_MATERIAL_
— BEGIN —
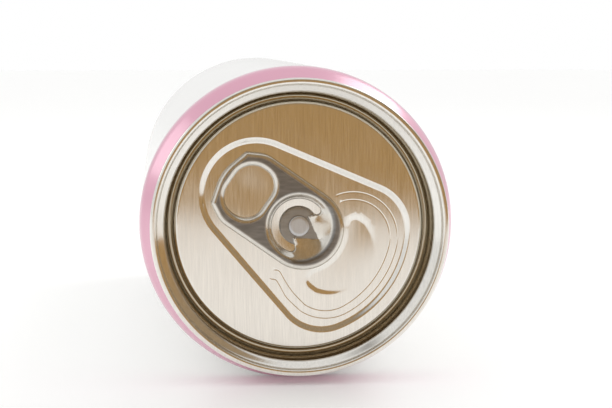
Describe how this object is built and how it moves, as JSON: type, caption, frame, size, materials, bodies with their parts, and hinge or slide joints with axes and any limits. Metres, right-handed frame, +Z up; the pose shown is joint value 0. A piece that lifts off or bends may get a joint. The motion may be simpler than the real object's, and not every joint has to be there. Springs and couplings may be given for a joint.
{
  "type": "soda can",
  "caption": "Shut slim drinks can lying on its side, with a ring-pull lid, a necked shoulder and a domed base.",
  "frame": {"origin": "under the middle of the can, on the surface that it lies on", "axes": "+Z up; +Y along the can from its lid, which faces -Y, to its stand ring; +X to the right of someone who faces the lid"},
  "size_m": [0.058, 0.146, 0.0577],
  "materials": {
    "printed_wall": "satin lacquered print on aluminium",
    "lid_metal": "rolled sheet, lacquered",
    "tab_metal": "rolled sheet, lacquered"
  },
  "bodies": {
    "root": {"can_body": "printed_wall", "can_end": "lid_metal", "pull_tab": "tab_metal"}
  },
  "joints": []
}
— END —
_TASK DESCRIPTION_
Print the material verbatim, all of it.

_WORKED ANSWER_
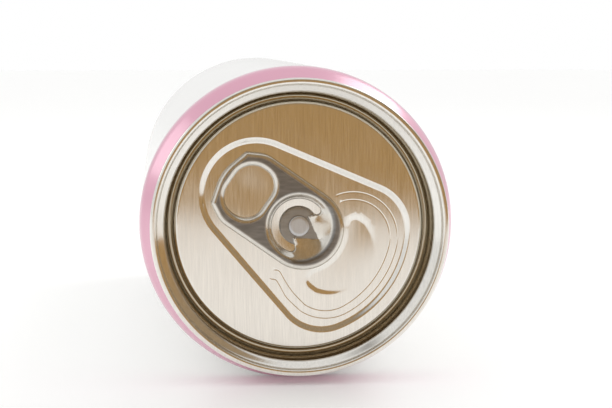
Describe how this object is built and how it moves, as JSON: type, caption, frame, size, materials, bodies with their parts, and hinge or slide joints with axes and any limits. Metres, right-handed frame, +Z up; the pose shown is joint value 0. A piece that lifts off or bends may get a joint. The motion may be simpler than the real object's, and not every joint has to be there. Springs and couplings may be given for a joint.
{
  "type": "soda can",
  "caption": "Shut slim drinks can lying on its side, with a ring-pull lid, a necked shoulder and a domed base.",
  "frame": {"origin": "under the middle of the can, on the surface that it lies on", "axes": "+Z up; +Y along the can from its lid, which faces -Y, to its stand ring; +X to the right of someone who faces the lid"},
  "size_m": [0.058, 0.146, 0.0577],
  "materials": {
    "printed_wall": "satin lacquered print on aluminium",
    "lid_metal": "rolled sheet, lacquered",
    "tab_metal": "rolled sheet, lacquered"
  },
  "bodies": {
    "root": {"can_body": "printed_wall", "can_end": "lid_metal", "pull_tab": "tab_metal"}
  },
  "joints": []
}